Tandis que le chanoine Boulard peaufinait ses cartes, il s'était produit un tournant dans la pratique des catholiques et c'est en 1965 qu'il s'amorça. Le décrochage religieux commença par les jeunes et sidéra bien des clercs. On constatait alors, en peu d'années, l'effondrement de l'affluence aux messes du dimanche et du nombre des pascalisants en même temps que le plongeon du nombre des personnes venues recevoir l'absolution de leurs péchés dans les confessionnaux des églises du pays — un chapitre est spécialement consacré à la crise du sacrement de pénitence. Si en 1952 encore 7 % des hommes et 23 % des femmes se confessaient une fois par mois, en 1974 ils et elles n'étaient plus que 1 %. Et en 1983, 69 % des Français avaient tourné le dos à la confession. Mais c'est en nombre croissant qu'ils allaient se livrer à leur psychanalyste…
L'hypothèse majeure de Guillaume Cuchet est que ce grand bouleversement a été provoqué par le concile Vatican II, à la fois parce qu'il changeait la liturgie, et parce qu'il semait bien des doutes et autorisait aux catholiques une liberté nouvelle. On a souvent retenu deux symboles, l'abandon de la soutane par les prêtres et l'abandon de la messe en latin, mais Guillaume Cuchet donne des explications plus approfondies. L'Église a multiplié les changements et les mises à jour : le rituel de la messe, les prières, le catéchisme, la communion, tout évolua.

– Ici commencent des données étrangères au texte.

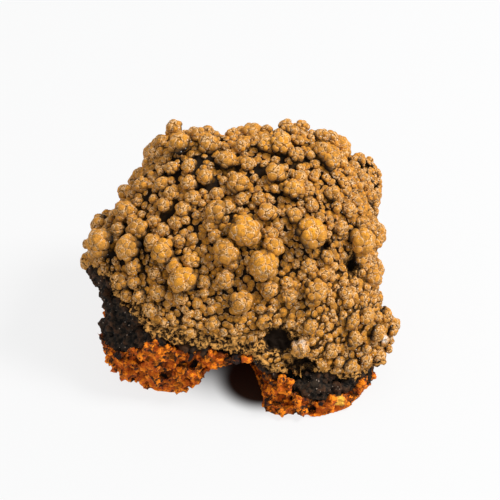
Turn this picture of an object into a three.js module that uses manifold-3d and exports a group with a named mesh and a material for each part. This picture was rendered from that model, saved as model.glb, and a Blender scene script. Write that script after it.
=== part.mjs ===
// A hand specimen of botryoidal mottramite: a brown knobbly crust on a black iron and manganese oxide
// layer, on a loose piece of orange gossan that stands on two front feet and its rough back.
// Millimetres, +Z up. The origin is at the middle of the specimen's footprint box, on the surface it rests on.
import * as THREE from "three";
import { ImprovedNoise } from "three/addons/math/ImprovedNoise.js";
import { mergeVertices } from "three/addons/utils/BufferGeometryUtils.js";
import Module from "manifold-3d";

const wasm = await Module();
wasm.setup();
const noise = new ImprovedNoise();

// The knobbly face looks out to the front and up. U runs right along it, V up it and W out of it.
const faceElevation = THREE.MathUtils.degToRad(40);
const faceRight = new THREE.Vector3(1, 0, 0);
const faceUp = new THREE.Vector3(0, Math.sin(faceElevation), Math.cos(faceElevation));
const faceOut = new THREE.Vector3(0, -Math.cos(faceElevation), Math.sin(faceElevation));
const faceCentre = new THREE.Vector3(-0.07, -0.62, 18.3);

// The body bulges in front of its widest section and behind it.
const frontBulge = 15;
const backBulge = 22;
const bulgePower = 2.4;

// How far each surface lies inside the body, at its rim and at its face.
const crustSkin = { rim: 1.4, face: 2.0 };
const crustBed = { rim: 4.6, face: 5.0 };
const oxideTop = { rim: 4.9, face: 5.3 };
const oxideSkin = { rim: 0.9, face: 3.3 };
const oxideBed = { rim: 7.0, face: 7.4 };
const gossanTop = { rim: 7.3, face: 7.7 };
const gossanSkin = { rim: 0.4, face: 2.6 };
const layerGap = 0.35;

// How far the broken surfaces stray from the even body, and how wide their lumps are.
const oxideRoughness = 0.9;
const gossanRoughness = 1.1;
const caveRoughness = 1;
const brokenLump = 7;
const caveLump = 5;

// How finely the skins and the beds under them are divided.
const skinDetail = 4;
const bedDetail = 3;

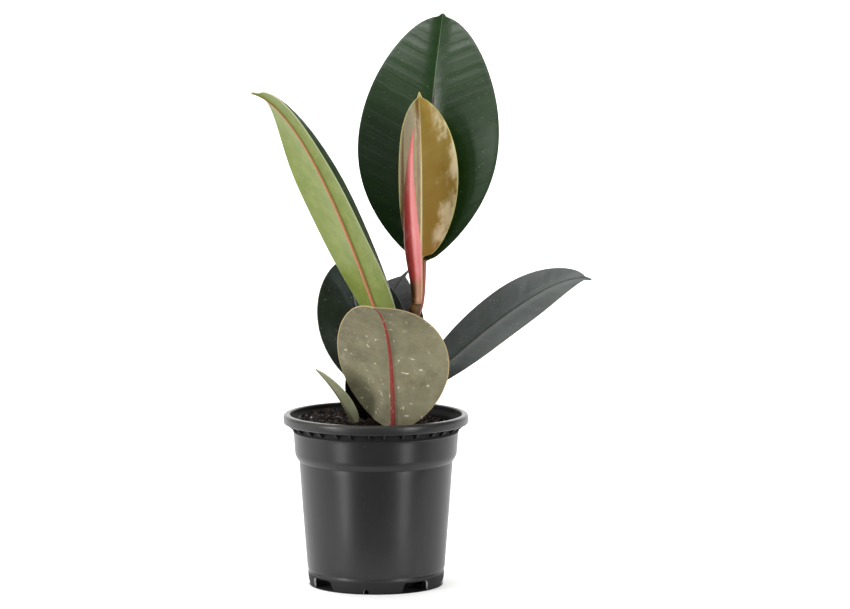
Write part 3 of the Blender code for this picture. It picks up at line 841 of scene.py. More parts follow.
def notch_outline(half_width, height):
    """A notch with leaning sides and rounded upper corners, open at the ground."""
    corner = NOTCH_CORNER
    right = [(half_width + 2.2, -3.0), (half_width + 2.2, 0.0), (half_width + 0.6, 1.2)]
    right += arc((half_width - corner, height - corner), corner, 0, 90, 5)
    left = [(-x, z) for x, z in right[::-1]]
    return right + left


def cut_foot(pot, at):
    """Cut the foot ring's notches, its small cracks and the drain holes."""
    foot = at["body_foot"]
    inner, outer = foot - CUT_INWARD, foot + CUT_OUTWARD
    half = (foot - FOOT_TOE_IN) * sin(NOTCH_HALF_ANGLE)
    crack = [(CRACK_WIDTH / 2, -3.0), (CRACK_WIDTH / 2, 1.2), (CRACK_WIDTH / 4, CRACK_HEIGHT),
             (-CRACK_WIDTH / 4, CRACK_HEIGHT), (-CRACK_WIDTH / 2, 1.2), (-CRACK_WIDTH / 2, -3.0)]
    cutters = []
    for i in range(NOTCH_COUNT):
        angle = NOTCH_START + 2 * pi * i / NOTCH_COUNT
        cutters.append(extruded_cutter("notch", notch_outline(half, NOTCH_HEIGHT),
                                       inner, outer, angle))
        cutters.append(extruded_cutter("crack", crack, inner, outer,
                                       angle + pi / NOTCH_COUNT))
        for side in (-1, 1):
            cutters.append(drain_cutter(angle + side * DRAIN_SPREAD))
    for cutter in cutters:
        modifier = pot.modifiers.new("Cut", "BOOLEAN")
        modifier.object = cutter
        modifier.operation = "DIFFERENCE"
        modifier.solver = "EXACT"
    bake(pot)
    for cutter in cutters:
        bpy.data.objects.remove(cutter, do_unlink=True)


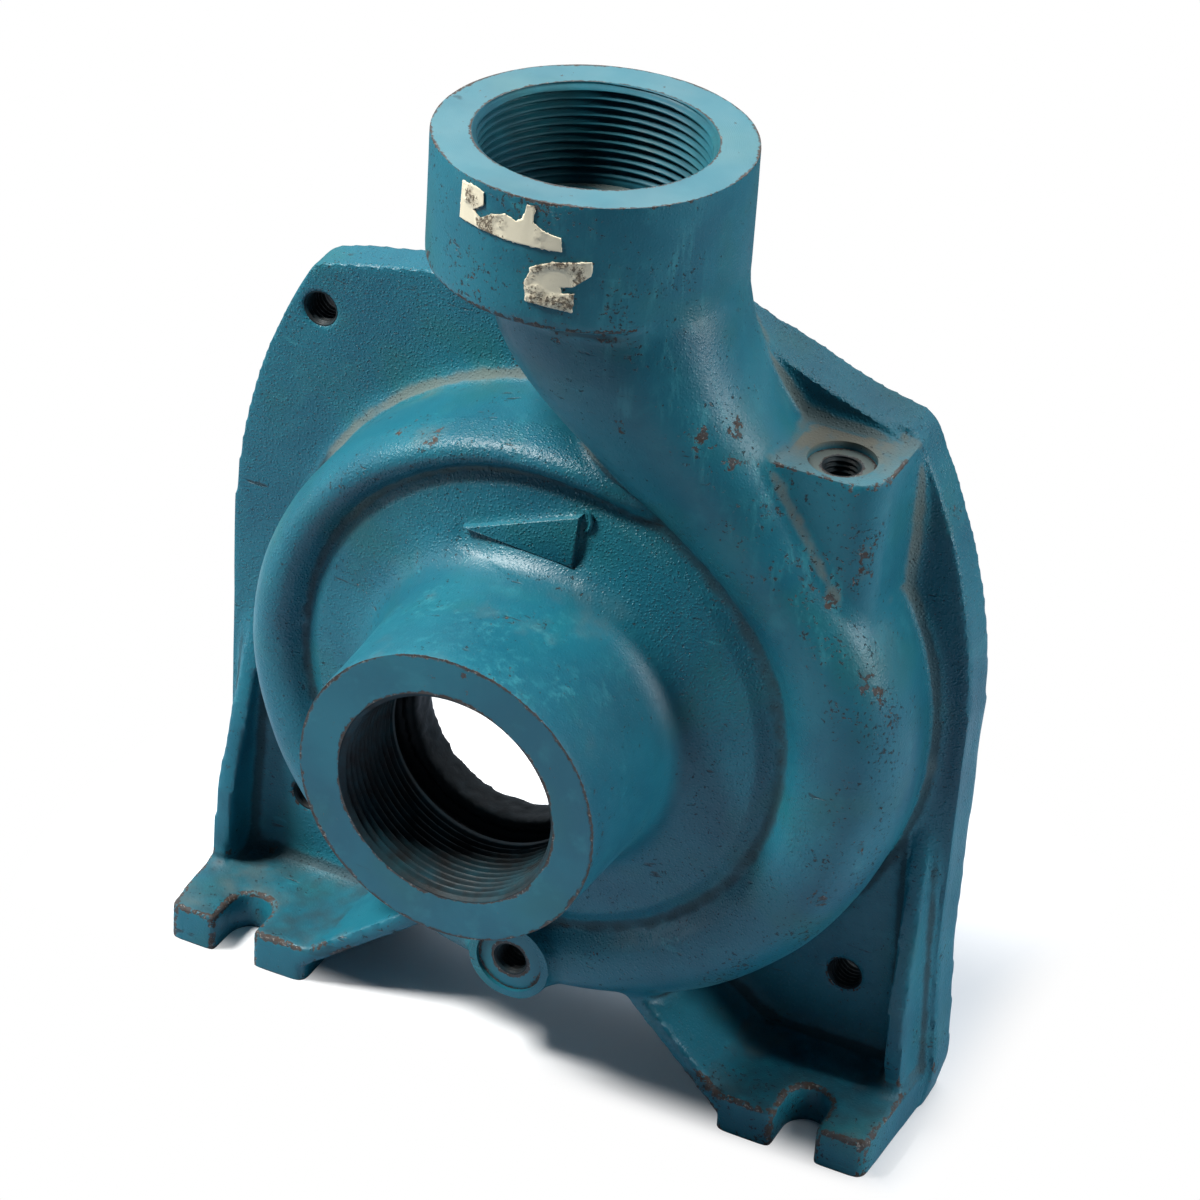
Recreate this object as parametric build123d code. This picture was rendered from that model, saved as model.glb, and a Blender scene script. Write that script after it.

La confession auriculaire et l'assistance à la messe du dimanche n'étaient plus présentées comme des obligations. L'œcuménisme même sapait le dogme au point de conclure que toutes les religions se valent. Enfin, les autorités religieuses développaient parfois un certain mépris pour la « religion populaire ».
Comme tout bon historien, Guillaume Cuchet joue des différents rythmes de l'histoire. Entre le long terme, où le catholicisme recule en perdant son monopole sur les âmes, et le court terme du tournant de 1965, l'historien sait jouer de l'histoire cyclique et montrer les flux et reflux des Français vers leurs églises. Le décrochage de 1965 est comparé à d'autres événements en remontant le fil du temps : la Séparation de 1905, la Constitution civile du clergé sous la Révolution française, et jusqu'aux conflits religieux du XVIe siècle. C'est ainsi que la carte de 1947 se décalque largement sur celle des prêtres jureurs/réfractaires de 1791 dressée par Timothy Tackett pour La Révolution, l'Église, la France (1986).
Jusqu'à présent, après ces crises, l'Église catholique se redressait : ainsi par exemple, passé le choc de la Révolution et de la Terreur, les séminaires se remplirent de nouveau après 1815 si bien que le nombre de prêtres rapporté à la population allait culminer dans les années 1870-1875 avec 1 prêtre pour 639 habitants !
Jugeant des différentes raisons de l'effondrement après 1965, Guillaume Cuchet n'a pas la naïveté de penser que tout vient du seul concile Vatican II. Et il est clair que Mai 68 a amplifié le phénomène. Puis, en juillet de la même année, Paul VI en condamnant la contraception par l'encyclique Humanae Vitae mettait un terme à l'affluence des paroissiennes devant les confessionnaux. En même temps l'évolution de la société avait cassé l'intérêt de beaucoup pour la pratique religieuse. Des prêtres et des religieuses quittaient l'Église. La société de consommation, la télévision et les loisirs avaient victorieusement concurrencé les obligations catholiques. La relation des Français avec la transcendance avait fortement changé, à preuve l'essor du mouvement évangélique. Seul le communisme a encore plus mal supporté le changement que l'Église catholique. Question : la société d'aujourd'hui est-elle «post-catholique», ou « post-religieuse » ? Ceci est une autre histoire.
• Guillaume Cuchet : Comment notre monde a cessé d'être chrétien. Anatomie d'un effondrement. Seuil, 2018, et collection Points 2020, 307 pages.